ANSI (and ISO) defines an ANSI Standard Conformity Assessment as:
Any activity concerned with determining directly or indirectly that relevant requirements are fulfilled.
While a standard IS a technical expression of how to make a product safe, efficient, and compatible with others, a standard alone cannot guarantee performance. Conformity assessment, however, provides assurance to consumers by increasing consumer confidence when personnel, products, systems, processes or services are evaluated against the requirements of a voluntary standard.
ANSI standard conformity testing ensures that a product meets the requirements of the ANSI standards that it is required to meet, or which the manufacturer claims are being met. Conformity testing is done in one of three ways:
- First-Party Assessment – this is testing done by the manufacturer, supplier, or importer of a product. First party conformity assessment provides greater flexibility, and may even be built in as a part of an iterative design process. It may also be conducted prior to a second or third party assessment.

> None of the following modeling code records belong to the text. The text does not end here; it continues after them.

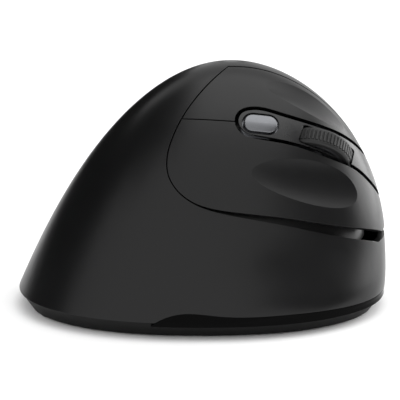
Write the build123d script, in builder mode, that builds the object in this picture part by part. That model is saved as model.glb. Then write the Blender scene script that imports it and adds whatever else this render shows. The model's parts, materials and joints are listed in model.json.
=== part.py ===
from build123d import *
import os
from math import copysign, cos, pi, radians, sin, sqrt

os.makedirs("parts", exist_ok=True)

# Right-handed vertical mouse. +Y points to the finger end, +X to the finger flank,
# +Z up. The origin lies on the desk, under the middle of the outline.

# Outer form
body_length = 120.0
body_width = 76.0
body_height = 78.5
rim_height = 5.8  # widest outline, where shell and base tray meet
crest_x = -11.0  # top of the dome, from the middle
crest_y = 9.7
base_taper = 3.4  # how far the tray's wall leans in towards the floor
base_gap = 0.6  # tray floor above the desk
finger_hollow = 3.4  # hollow for ring and little finger
thumb_hollow = 6.0

# Walls and clearances
shell_wall = 2.2
button_wall = 2.2
tray_wall = 2.2
floor_wall = 2.0
bed_depth = 7.0  # recessed bed under the main buttons
bed_wall = 1.8
seam = 0.35  # visible gap between moulded panels
rim_step = 0.25  # the tray stands back from the shell along their seam
groove_width = 1.2  # dark groove round the centre strip
fit_gap = 0.08  # sliding and running fits
press_gap = 0.4  # free travel behind every key
post_gap = 0.25  # between a push post and its switch
stem_gap = 0.6  # between the oval button's slanted stem and its switch

# Main buttons
ridge_x = -6.0  # seam along the ridge
ridge_gap = 0.35  # added to that seam, where a pressed button swings towards the shell
nose_lip = 26.0  # lower front edge of the buttons
lip_gap = 3.0  # open undercut below the lip at the front
pin_diameter = 1.8
pin_y = 3.0
lower_pin_t = (28.5, 47.5)  # both ends, up the flank
upper_pin_t = (53.4, 61.8)
pin_depth = 4.5
lug_width = 2.4
lower_dish = (36.3, 32.1, -6.0, 1.35, 112.0, 23.0)  # forward, up, turn, depth, long and cross radius
upper_dish = (34.0, 59.5, -23.0, 1.1, 90.0, 16.0)
lug_gap = 0.3
lug_wall = 0.8
post_diameter = 3.0

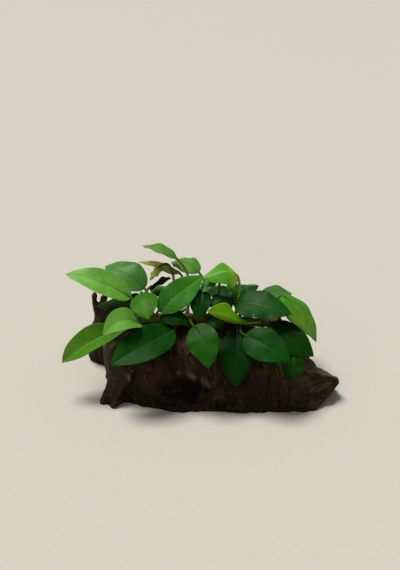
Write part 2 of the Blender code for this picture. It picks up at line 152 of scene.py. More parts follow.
def smoothPath(points, steps):
    # a smooth line through the points
    p = [np.array(q, float) for q in points]
    p = [2 * p[0] - p[1], *p, 2 * p[-1] - p[-2]]
    line = []
    for a, b, c, d in zip(p, p[1:], p[2:], p[3:]):
        for k in range(steps):
            t = k / steps
            bend = (2 * a - 5 * b + 4 * c - d) * t**2
            turn = (3 * b - a - 3 * c + d) * t**3
            line.append(0.5 * (2 * b + (c - a) * t + bend + turn))
    return np.array([*line, p[-2]])


def unit(v):
    return v / np.maximum(np.linalg.norm(v, axis=-1, keepdims=True), 1e-12)


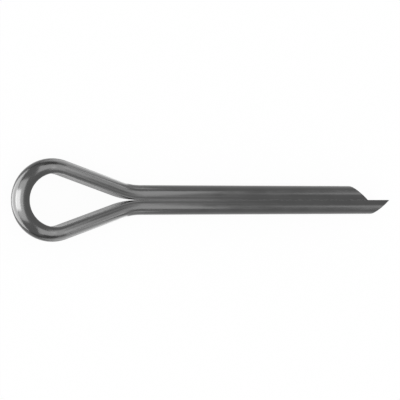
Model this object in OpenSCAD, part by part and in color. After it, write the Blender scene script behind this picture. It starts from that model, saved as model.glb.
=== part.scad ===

- Second-Party Assessment – typically takes place at the end of the design process or production cycle. A second party is an organization that has customer interests in mind. This may even be normal customers for the product. For example, industrial customers may examine and test the materials they purchase to ensure they meet the required specifications. This may include testing the material itself, as well as testing tolerances, fitness, durability, and safety.
- Independent Third-Party Assessment – this type of assessment is done by an organization that has no relationship with the company producing or supplying the product. The assessment typically takes place in a testing laboratory at the end of the design process or production cycle. A third-party assessment provides the most trusted evaluation demonstrating the product meets the requirements of the applicable ANSI standards.